STATED PROBLEM: Repeat verbatim, and only, the lines of the data below, beginning at the line that contains "from mathutils import Matrix, Vector, noise" and stopping after the line that contains "obj.matrix_world = world".

▬▬▬▬▬▬

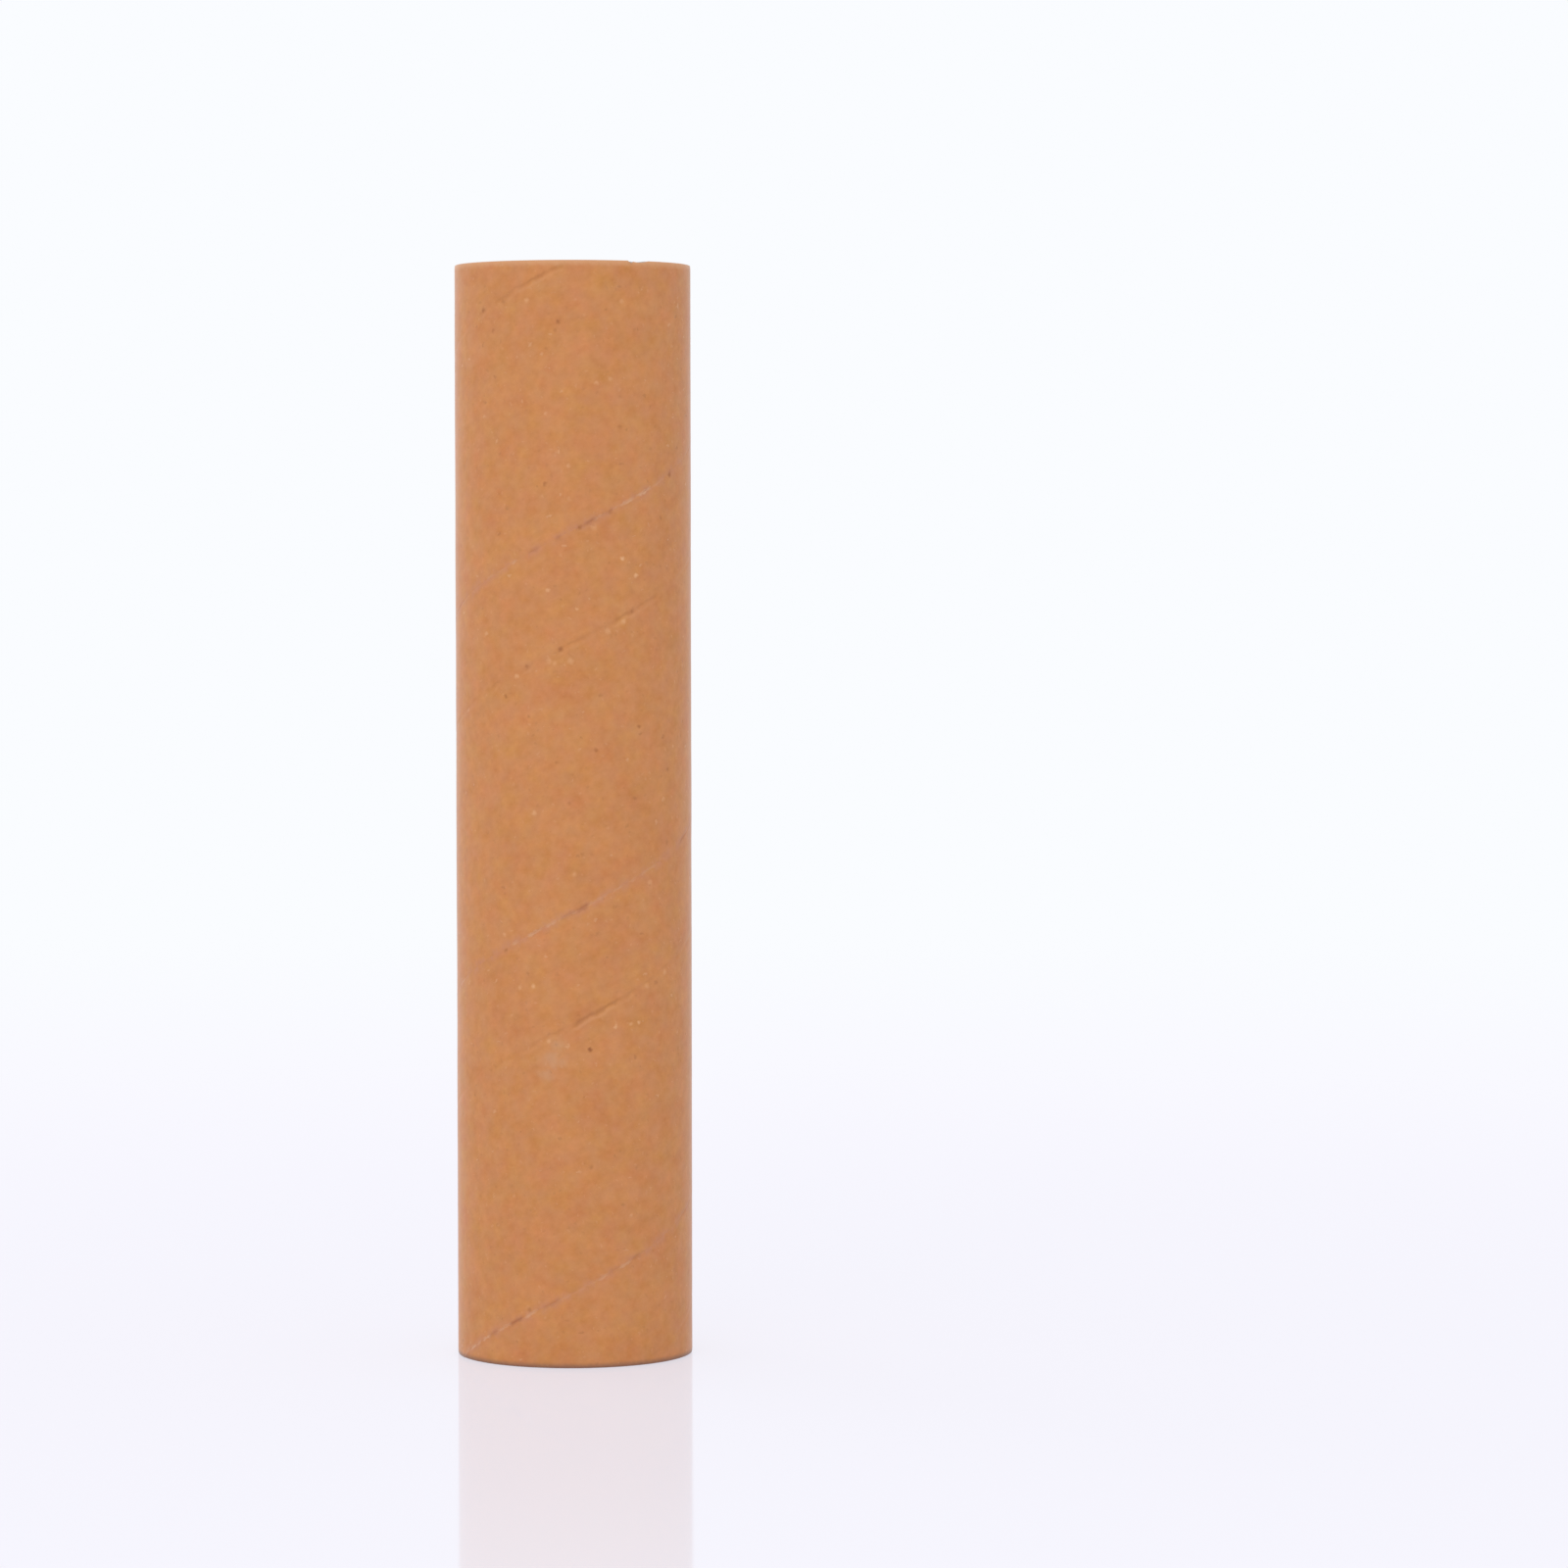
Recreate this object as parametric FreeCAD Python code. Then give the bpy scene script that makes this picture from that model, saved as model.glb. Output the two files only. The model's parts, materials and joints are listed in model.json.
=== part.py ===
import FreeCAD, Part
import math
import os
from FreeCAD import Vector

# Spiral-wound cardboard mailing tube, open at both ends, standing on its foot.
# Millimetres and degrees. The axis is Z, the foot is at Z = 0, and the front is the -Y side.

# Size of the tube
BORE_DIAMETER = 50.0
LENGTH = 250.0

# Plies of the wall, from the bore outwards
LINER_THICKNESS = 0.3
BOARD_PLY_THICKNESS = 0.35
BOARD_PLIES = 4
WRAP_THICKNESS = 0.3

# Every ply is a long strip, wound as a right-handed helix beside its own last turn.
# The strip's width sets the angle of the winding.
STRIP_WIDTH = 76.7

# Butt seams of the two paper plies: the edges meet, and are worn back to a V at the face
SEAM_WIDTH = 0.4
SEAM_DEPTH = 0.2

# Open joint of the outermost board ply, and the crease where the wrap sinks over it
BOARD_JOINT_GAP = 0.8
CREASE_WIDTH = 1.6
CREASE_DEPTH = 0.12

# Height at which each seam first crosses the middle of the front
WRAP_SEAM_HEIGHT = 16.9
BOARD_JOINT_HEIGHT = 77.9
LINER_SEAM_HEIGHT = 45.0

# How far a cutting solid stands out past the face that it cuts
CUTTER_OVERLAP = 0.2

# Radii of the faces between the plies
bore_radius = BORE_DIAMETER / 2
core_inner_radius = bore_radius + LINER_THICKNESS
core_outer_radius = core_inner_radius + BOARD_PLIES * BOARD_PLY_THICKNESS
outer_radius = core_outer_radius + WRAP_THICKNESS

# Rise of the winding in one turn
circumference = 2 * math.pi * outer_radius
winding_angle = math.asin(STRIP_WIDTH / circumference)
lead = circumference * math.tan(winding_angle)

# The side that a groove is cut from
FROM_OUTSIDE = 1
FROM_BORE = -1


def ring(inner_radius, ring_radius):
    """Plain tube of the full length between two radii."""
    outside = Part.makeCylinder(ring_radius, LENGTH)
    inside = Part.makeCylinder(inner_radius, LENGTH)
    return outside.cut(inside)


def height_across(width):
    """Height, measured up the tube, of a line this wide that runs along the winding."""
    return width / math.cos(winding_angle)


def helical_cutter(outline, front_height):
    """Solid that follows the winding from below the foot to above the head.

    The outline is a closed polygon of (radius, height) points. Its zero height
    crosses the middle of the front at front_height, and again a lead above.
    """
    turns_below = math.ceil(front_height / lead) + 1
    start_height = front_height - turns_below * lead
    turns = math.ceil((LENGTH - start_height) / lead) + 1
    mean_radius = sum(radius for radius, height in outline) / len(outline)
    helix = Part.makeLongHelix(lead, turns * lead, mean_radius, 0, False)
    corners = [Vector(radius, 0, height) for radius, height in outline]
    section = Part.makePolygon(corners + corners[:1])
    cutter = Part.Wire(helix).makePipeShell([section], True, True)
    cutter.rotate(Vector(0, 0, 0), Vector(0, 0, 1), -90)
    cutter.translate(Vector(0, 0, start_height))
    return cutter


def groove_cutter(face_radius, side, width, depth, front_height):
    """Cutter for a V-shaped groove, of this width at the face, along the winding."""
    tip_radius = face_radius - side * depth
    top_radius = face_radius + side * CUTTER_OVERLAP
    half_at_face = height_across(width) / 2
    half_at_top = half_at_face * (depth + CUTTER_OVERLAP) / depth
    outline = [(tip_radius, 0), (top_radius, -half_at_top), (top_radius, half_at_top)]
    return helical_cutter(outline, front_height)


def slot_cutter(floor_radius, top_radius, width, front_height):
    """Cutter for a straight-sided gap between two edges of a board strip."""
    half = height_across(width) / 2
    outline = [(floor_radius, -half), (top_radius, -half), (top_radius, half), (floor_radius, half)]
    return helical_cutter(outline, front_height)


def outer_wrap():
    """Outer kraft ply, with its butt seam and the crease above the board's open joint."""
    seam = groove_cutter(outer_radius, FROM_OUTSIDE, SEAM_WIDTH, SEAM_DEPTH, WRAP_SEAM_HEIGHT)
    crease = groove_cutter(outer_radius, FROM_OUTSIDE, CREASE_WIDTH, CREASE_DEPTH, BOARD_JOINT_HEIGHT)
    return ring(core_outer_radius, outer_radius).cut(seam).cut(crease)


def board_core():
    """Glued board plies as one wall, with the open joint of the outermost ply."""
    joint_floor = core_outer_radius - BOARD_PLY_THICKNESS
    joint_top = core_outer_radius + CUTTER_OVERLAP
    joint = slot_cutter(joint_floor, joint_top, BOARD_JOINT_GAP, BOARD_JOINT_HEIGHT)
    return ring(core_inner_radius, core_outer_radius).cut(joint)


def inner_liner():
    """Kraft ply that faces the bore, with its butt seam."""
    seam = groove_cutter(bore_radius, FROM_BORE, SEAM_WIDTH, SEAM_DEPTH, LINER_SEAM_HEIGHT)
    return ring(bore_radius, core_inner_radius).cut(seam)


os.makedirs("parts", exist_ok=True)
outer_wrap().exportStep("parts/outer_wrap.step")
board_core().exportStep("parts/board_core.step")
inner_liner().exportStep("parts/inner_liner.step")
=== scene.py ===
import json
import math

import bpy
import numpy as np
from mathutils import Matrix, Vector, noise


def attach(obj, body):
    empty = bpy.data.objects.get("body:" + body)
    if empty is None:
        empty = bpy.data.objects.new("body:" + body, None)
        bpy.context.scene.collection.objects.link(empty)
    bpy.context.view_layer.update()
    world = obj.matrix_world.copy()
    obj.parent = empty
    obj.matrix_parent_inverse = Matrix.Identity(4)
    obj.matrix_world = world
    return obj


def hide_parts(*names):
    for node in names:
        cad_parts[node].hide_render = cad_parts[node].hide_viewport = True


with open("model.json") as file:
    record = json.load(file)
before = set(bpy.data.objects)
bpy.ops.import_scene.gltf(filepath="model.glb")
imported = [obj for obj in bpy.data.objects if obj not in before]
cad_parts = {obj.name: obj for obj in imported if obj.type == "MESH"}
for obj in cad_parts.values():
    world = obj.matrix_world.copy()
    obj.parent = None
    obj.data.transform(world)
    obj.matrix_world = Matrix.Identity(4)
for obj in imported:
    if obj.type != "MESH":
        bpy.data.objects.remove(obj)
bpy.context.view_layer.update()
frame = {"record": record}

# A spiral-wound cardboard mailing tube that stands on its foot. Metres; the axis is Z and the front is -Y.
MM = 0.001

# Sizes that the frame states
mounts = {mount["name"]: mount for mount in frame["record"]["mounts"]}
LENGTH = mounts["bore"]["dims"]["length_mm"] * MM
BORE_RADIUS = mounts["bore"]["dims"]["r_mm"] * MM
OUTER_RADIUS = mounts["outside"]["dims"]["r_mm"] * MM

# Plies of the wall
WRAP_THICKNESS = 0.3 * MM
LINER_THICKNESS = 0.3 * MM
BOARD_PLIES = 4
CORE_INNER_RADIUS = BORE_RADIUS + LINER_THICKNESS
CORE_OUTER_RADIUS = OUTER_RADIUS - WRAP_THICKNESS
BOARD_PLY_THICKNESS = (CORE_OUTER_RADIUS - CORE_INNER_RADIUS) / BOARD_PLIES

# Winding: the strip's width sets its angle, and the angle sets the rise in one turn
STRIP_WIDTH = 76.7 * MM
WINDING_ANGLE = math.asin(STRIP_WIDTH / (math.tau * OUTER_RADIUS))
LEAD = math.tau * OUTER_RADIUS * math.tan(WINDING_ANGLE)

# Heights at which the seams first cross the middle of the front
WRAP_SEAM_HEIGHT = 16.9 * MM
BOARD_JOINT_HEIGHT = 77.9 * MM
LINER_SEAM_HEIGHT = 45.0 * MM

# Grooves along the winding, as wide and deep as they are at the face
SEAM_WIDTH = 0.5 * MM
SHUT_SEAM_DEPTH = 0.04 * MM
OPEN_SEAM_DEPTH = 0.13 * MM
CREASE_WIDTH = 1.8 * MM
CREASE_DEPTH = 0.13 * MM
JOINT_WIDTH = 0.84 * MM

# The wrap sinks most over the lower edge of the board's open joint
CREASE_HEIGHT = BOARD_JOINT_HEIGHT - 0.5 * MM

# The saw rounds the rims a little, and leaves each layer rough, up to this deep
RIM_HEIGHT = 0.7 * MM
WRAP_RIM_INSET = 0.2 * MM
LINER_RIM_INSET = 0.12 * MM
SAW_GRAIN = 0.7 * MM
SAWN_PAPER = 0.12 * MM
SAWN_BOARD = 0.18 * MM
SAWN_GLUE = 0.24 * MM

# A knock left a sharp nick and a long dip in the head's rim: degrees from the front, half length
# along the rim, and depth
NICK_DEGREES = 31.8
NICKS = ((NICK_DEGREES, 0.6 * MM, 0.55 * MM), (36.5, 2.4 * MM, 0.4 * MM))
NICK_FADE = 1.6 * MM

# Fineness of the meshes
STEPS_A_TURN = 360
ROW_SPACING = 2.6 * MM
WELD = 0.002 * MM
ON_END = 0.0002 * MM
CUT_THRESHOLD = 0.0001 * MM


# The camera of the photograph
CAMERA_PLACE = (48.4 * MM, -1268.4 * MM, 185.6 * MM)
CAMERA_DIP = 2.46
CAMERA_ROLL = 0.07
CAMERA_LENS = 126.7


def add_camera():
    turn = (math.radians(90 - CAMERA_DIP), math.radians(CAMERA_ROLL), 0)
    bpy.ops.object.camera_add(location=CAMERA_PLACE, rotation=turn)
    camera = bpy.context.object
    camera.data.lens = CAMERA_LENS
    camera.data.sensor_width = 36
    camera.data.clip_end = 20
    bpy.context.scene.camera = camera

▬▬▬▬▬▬

WRITTEN SOLUTION:
from mathutils import Matrix, Vector, noise


def attach(obj, body):
    empty = bpy.data.objects.get("body:" + body)
    if empty is None:
        empty = bpy.data.objects.new("body:" + body, None)
        bpy.context.scene.collection.objects.link(empty)
    bpy.context.view_layer.update()
    world = obj.matrix_world.copy()
    obj.parent = empty
    obj.matrix_parent_inverse = Matrix.Identity(4)
    obj.matrix_world = world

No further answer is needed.